Concept, Design and Methods of Investigation
The investigation basically adopts and implements the Hrebiniak and Joyce typology in all its hypothetical complexity, linking action logic in the firm's posture in the face of determinism and choice with substantive strategy. It then examines to what extent the suggested co-evolution with market forms and resource outcomes can be established. The field study was directed at the landscape of newly emerging small firms in East Germany, after the accession of East German states to the Federal Republic in 1991 and the radical transformation of the East German economy which had already preceded the accession. This had led to the disintegration of the former large-scale and vertically integrated state enterprises, and took East Germany from a population of a few large-scale enterprises to one in which small and medium-sized companies abounded and large ones were almost absent in a time span of roughly four years. The radical transition from a large plant and combine economy, in which firms were not just firms but complete institutions covering most societal functions, to a small-firm economy with properly capitalist firms is probably unique in human history. The situation, historical background, development, strengths and weaknesses of these enterprises have been a point of interest and concern in research and policy-making. Such interest and concern have equally focused on commercial, marketing, technical, organization, personnel, and industrial relations issues. We defined 'small enterprise' for the purpose of the present study as including all those with up to 100 employees.

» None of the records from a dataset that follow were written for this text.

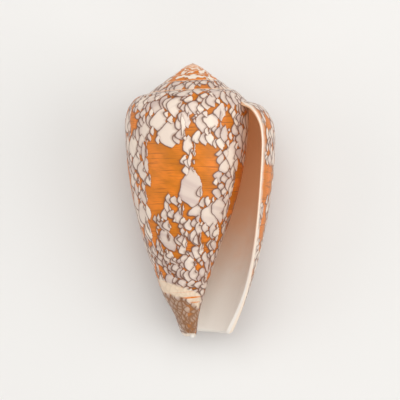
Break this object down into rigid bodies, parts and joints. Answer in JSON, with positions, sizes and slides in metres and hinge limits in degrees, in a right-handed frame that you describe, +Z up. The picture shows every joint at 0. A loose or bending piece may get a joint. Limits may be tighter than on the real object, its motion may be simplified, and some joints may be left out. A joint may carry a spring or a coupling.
{
  "type": "cone shell",
  "caption": "Cone shell lying on its back: low conical spire, long narrow aperture, and a glossy orange surface covered in white tent-shaped marks.",
  "frame": {"origin": "on the ground, under the middle of the shell's bounding box", "axes": "+Y from the siphon end towards the apex, +Z up, out of the aperture side, +X towards the outer lip"},
  "size_m": [0.0326, 0.0592, 0.0301],
  "materials": {
    "shell": "gloss"
  },
  "bodies": {
    "root": {"shell": "shell"}
  },
  "joints": []
}
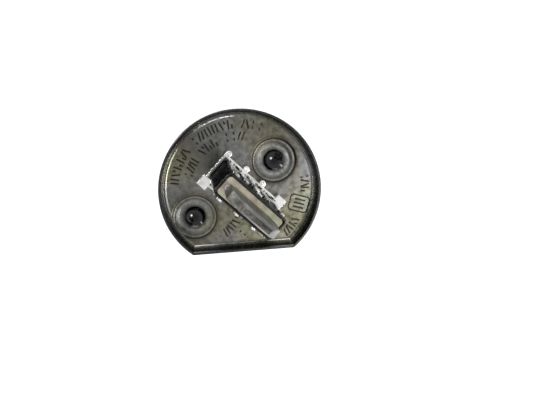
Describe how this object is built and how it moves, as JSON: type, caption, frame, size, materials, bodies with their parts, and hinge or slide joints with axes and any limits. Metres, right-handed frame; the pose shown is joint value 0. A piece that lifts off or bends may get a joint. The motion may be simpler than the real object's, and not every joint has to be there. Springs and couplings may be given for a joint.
{
  "type": "headlight bulb",
  "caption": "Halogen headlight bulb with a flanged sheet-metal cap, a rear blade terminal and a quartz envelope round an axial filament.",
  "frame": {"origin": "on the bulb's axis, in the seating plane at the front face of the flange", "axes": "+Z along the axis towards the rear blade, the quartz envelope points to -Z, the flange's flat faces -Y"},
  "size_m": [0.0144, 0.0128, 0.0492],
  "materials": {
    "quartz": "clear",
    "tungsten": "satin drawn wire",
    "molybdenum": "satin",
    "nickel": "satin",
    "clip_steel": "rolled sheet",
    "sleeve_steel": "rolled sheet",
    "flange_steel": "dull, mottled by heat",
    "bright_tin": "bright tinned",
    "dark_shell": "glossy dark",
    "ceramic_body": "matte, slightly speckled",
    "blade_tin": "satin tinned"
  },
  "bodies": {
    "root": {"envelope": "quartz", "filament": "tungsten", "long_lead_in": "molybdenum", "short_lead_in": "molybdenum", "live_foil": "molybdenum", "earth_foil": "molybdenum", "live_pin": "nickel", "earth_pin": "nickel", "pinch_clip": "clip_steel", "sleeve": "sleeve_steel", "flange": "flange_steel", "retainer_frame": "bright_tin", "rear_shell": "dark_shell", "insulator": "ceramic_body", "blade": "blade_tin", "live_link": "nickel", "earth_strap": "nickel"}
  },
  "joints": []
}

Such firms are scarcely functionally differentiate& personalized employment relations abound, owner-managers are dominant, and work organization and organization structure are simple. But most of the firms investigated had undergone more or less radical change in enterprise configuration, charter, ownership, size, products, processes and techniques used, markets, skills and in almost any other aspect of their internal operations, external relations and the institutional fabric of the economy. The firms, or personnel in them, had most frequently been hived off from a previous socialist enterprise of much larger size. Thus, although organizational architecture at the time of the study was not excitingly complex, the process by which the firm had established its products or service portfolio, workforce, market, core competencies and external input and output relations in the transition from socialism to small-firm capitalism was breathtakingly complex and different between firms. It was a paradise for exploring the constitution of the firm, going by what, according to co-evolutionism, is an ideal setting for conducting an enquiry into how enterprises constitute themselves.